**Work to be completed**
All the data should come back exactly as it was given.

**Supplied information**
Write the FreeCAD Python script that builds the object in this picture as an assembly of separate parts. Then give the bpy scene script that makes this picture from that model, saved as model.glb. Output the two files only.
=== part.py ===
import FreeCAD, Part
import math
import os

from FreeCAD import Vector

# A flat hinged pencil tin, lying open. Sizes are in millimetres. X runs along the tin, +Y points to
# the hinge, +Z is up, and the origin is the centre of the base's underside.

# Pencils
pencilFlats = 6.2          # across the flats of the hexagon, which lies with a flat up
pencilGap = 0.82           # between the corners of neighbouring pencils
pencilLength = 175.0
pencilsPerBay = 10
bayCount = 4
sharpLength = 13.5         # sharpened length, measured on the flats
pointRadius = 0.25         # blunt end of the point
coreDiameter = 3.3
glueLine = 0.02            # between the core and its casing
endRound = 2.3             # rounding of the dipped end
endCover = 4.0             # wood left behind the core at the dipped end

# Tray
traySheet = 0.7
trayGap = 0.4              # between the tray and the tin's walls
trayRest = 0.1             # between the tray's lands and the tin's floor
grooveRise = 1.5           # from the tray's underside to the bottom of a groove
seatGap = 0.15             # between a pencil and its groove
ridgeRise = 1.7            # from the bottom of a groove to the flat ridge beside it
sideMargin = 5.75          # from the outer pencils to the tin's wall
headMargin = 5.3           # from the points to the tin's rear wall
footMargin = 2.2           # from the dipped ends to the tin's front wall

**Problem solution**
Write the FreeCAD Python script that builds the object in this picture as an assembly of separate parts. Then give the bpy scene script that makes this picture from that model, saved as model.glb. Output the two files only.
=== part.py ===
import FreeCAD, Part
import math
import os

from FreeCAD import Vector

# A flat hinged pencil tin, lying open. Sizes are in millimetres. X runs along the tin, +Y points to
# the hinge, +Z is up, and the origin is the centre of the base's underside.

# Pencils
pencilFlats = 6.2          # across the flats of the hexagon, which lies with a flat up
pencilGap = 0.82           # between the corners of neighbouring pencils
pencilLength = 175.0
pencilsPerBay = 10
bayCount = 4
sharpLength = 13.5         # sharpened length, measured on the flats
pointRadius = 0.25         # blunt end of the point
coreDiameter = 3.3
glueLine = 0.02            # between the core and its casing
endRound = 2.3             # rounding of the dipped end
endCover = 4.0             # wood left behind the core at the dipped end

# Tray
traySheet = 0.7
trayGap = 0.4              # between the tray and the tin's walls
trayRest = 0.1             # between the tray's lands and the tin's floor
grooveRise = 1.5           # from the tray's underside to the bottom of a groove
seatGap = 0.15             # between a pencil and its groove
ridgeRise = 1.7            # from the bottom of a groove to the flat ridge beside it
sideMargin = 5.75          # from the outer pencils to the tin's wall
headMargin = 5.3           # from the points to the tin's rear wall
footMargin = 2.2           # from the dipped ends to the tin's front wall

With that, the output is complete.